Kristof recognizes that there are multiple threats, but he draws the wrong lesson from their existence. His frustration with the fact that we have not yet corralled "loose nukes," don't have a set system in place for checking baggage or reduced the risk from Iraq or North Korea somehow leads him to the conclusion we are losing the war. Kristof even goes so far as to say that we have our troops in all the wrong places, with for instance thousands of troops in Japan whose only apparent purpose is to protect against alien invasion. Such snide comments make it appear as though all the U.S. needs to do is throw a few switches to get the war on terror into high gear. It is of course not that simple. The U.S. has been facing those threats for years, and only after 9/11 do we take them with great seriousness. The fact that we are now directly confronting problems head on does not make their resolution any easier.

Take for instance Kristof's criticism that our fight against Saddam Hussein is faltering because of our failure to get engaged in the Arab-Israeli conflict sooner. The U.S. has been precluded from taking taken solid action against Hussein because our Middle Eastern "allies" have always objected to giving him stiff treatment regardless of what actions Israel was taking (if Kristof's criticisms were true, then the U.S. would have built a solid coalition against Iraq when Israel was offering the Palestinians everything they wanted). The criticisms made by Kristof about the North Korea situation are similarly misguided (note to Kristof - the presence of 47,000 troops in Japan may have something do with aiding in any potential fight with North Korea much less that obscure country known as China).

Where We Really Stand

It's time then to take a step back and evaluate where we really stand in the war on terror. Osama bin Laden may be on the loose, but his forces are on the run, and that means we are disrupting al-Qaeda's ability to operate. At the same time, the U.S. is actively stemming terrorist operations and their efforts to arm themselves. Each day the news wire is filled with tidbits about arrests of suspects and shoot-outs with al-Qaeda fighters. Such reports at first glance might seem trivial, but in reality they represent an active and successful campaign against terrorists. The U.S. government should not have to spell out the fact that such activities represent steady progress, but unfortunately for some the only proof of progress appears to be dead bodies or the catching of terrorists with their fingers literally on the bomb trigger. It does not work that way. The war on terror is in many ways a silent fight with quiet victories, and let's hope Americans will remember that we do not have to crush our foes publicly in order to be on the path to victory.

At the same time, the recent spate of terror warnings is not a signal that we are on the verge of defeat. Rather, it represents the fact that our government is devoting significant resources to fight terrorism and is finally connecting those "dots" everyone is abuzz about. The fact that we are paying attention is a good sign. At the same time, such warnings represent the fruition of the press criticisms about how we should have been warned about 9/11. Now almost every threat, no matter how credible or incredible, is passed along so that the government can say it is informing the public. The only question about those warnings is how long it will take the press to criticize the government for sending out too many of them.

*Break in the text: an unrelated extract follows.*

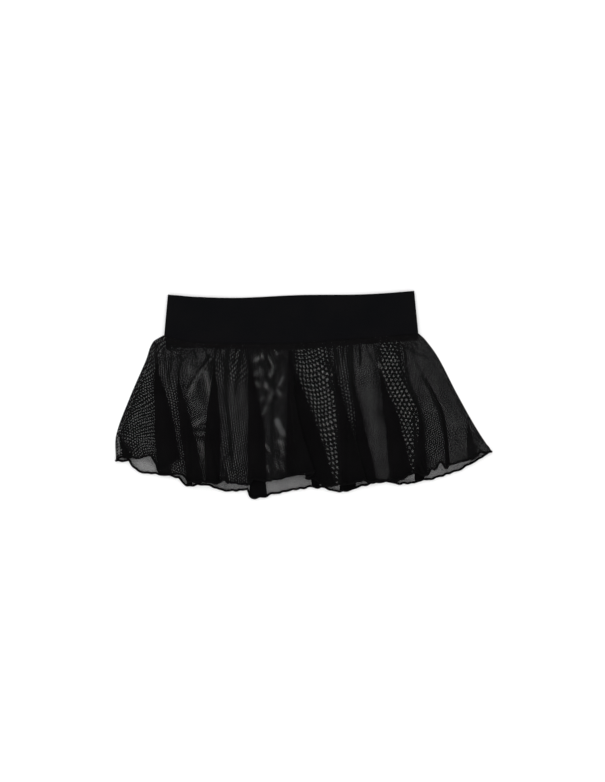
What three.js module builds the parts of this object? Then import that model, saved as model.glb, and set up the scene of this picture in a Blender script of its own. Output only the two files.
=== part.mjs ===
import * as THREE from 'three';

// A mesh mini skirt laid flat, front up. X runs across it, Y up to the waist and Z off the surface it lies on.
// Every cloth piece is a wall swept through stations, from the waist seam (0) down to the hem (1).

const { lerp, clamp, smoothstep, degToRad } = THREE.MathUtils;

// Driving dimensions, in millimetres
const clothWall = 1.2;
const elasticWall = 1.6;
const allowanceWall = 1;
const allowanceHeight = 8;
const allowanceInset = 2;
const seamGap = 0.3;
const waistGap = 0.7;
const hemRadius = 0.75;
const hemSides = 5;
const hemSpacing = 1.2;
const lapRadius = 1.15;
const lapStartWidth = 1;
const lapRampRun = 8;
const lapMargin = 1.5;
const lapSpan = 5;
const lapTopColumns = 4;
const lapTurns = [45, 135];
const lapClosingRun = 0.2;
const lapGrowthDelay = 0.1;
const leastTop = 0.25;
const mostSlack = 0.1;
const godetTipWidth = 1.1;
const narrowRow = 5;
const sameStation = 1e-9;

// Heights of the walls' middles above the surface
const backNetHeight = clothWall / 2;
const frontNetHeight = 3.7;
const frontWaistHeight = 4.7;
const frontBandTopHeight = 2.7;
const allowanceBackHeight = 2;
const allowanceFrontHeight = 3.3;

// Gathers at the waist and waves of the rolled hem
const gatherCount = 27;
const gatherRise = 1.5;
const ruffleCount = 33;
const ruffleRise = 4;
const ruffleScallop = 1.2;
const backRidgeCount = 9;
const backRidgeRise = 0.8;
const backHemRise = 0.4;
const frontEdgeShare = 0.05;
const backEdgeShare = 0.06;
const waistDrop = [0.07, 0.25];
const gatherIn = [0, 0.06];
const gatherOut = [0.1, 0.36];
const ruffleIn = [0.76, 1];
const scallopIn = [0.8, 1];
const ridgeIn = [0.14, 0.3];
const ridgeOut = [0.7, 0.8];
const backHemIn = [0.85, 1];
const ridgeTrough = 0.35;
const calmReach = 1.3;
const calmRun = 10;
// Where the crests of each wave fall
const phases = { gather: 0.4, ruffle: 1.7, backRidge: 2.2, backHem: 0.6 };
const wander = { amount: 0.9, count: 3.3, fade: 0.35, fadeCount: 5.7 };

const stations = [0, 0.06, 0.14, 0.22, 0.32, 0.44, 0.56, 0.68, 0.8, 0.9, 1];
const foldStep = 0.03;
const middle = 0.6;
const toeStart = 0.9;

// The waistband's corners, and the heights of its two edges, each by the share of the way across
const band = { leftTop: -185, rightTop: 151, leftBottom: -190, rightBottom: 156.5, backPeek: 2 };
const bandTop = [[0, 135.5], [0.13, 132], [0.3, 130], [0.54, 133], [0.78, 135], [1, 140.5]];
const bandBottom = [[0, 79.5], [0.1, 72], [0.45, 69], [0.7, 74.5], [1, 82]];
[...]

Which gets back to the original point - this is a permanent war. Terrorists have been around in various forms throughout most of human history, and they will continue to exist despite our best efforts. We must forever be vigilant and do our best to try and stop them before they act. This means taking on multiple foes and acting in an urgent, but thoughtful manner. And when we stop one threat, we turn to the next one. Thus, we must think of the war on terror like it is the "war" on crime. Stopping one perpetrator simply means you go on the lookout for the next potential felon. It is not as if when the police catch their ten most wanted, they stop working -- they instead add new faces. If that were the way it worked, the FBI would have been disbanded when Al Capone was arrested.

Not Safe But Safer

To suggest, as Kristof does, that the failure of President Bush to "get ahead of the curve" in a few months means we are floundering is ludicrous. The war on terror is something we did not focus on for years, and now we are paying that price. It is not President Bush's fault, but it is his problem to solve. And in doing so, the last thing he needs to deal with is sniping criticism from the chattering class on how he has not solved all our problems right away. Kristof's criticisms are unfair because he attempts to define victory as reaching the unattainable goal of making the U.S. "safe." The U.S. will never be absolutely safe, but if we recognize that the war on terror is a permanent struggle and provide the continued support it therefore needs, we will have taken a large step in making the U.S. safer.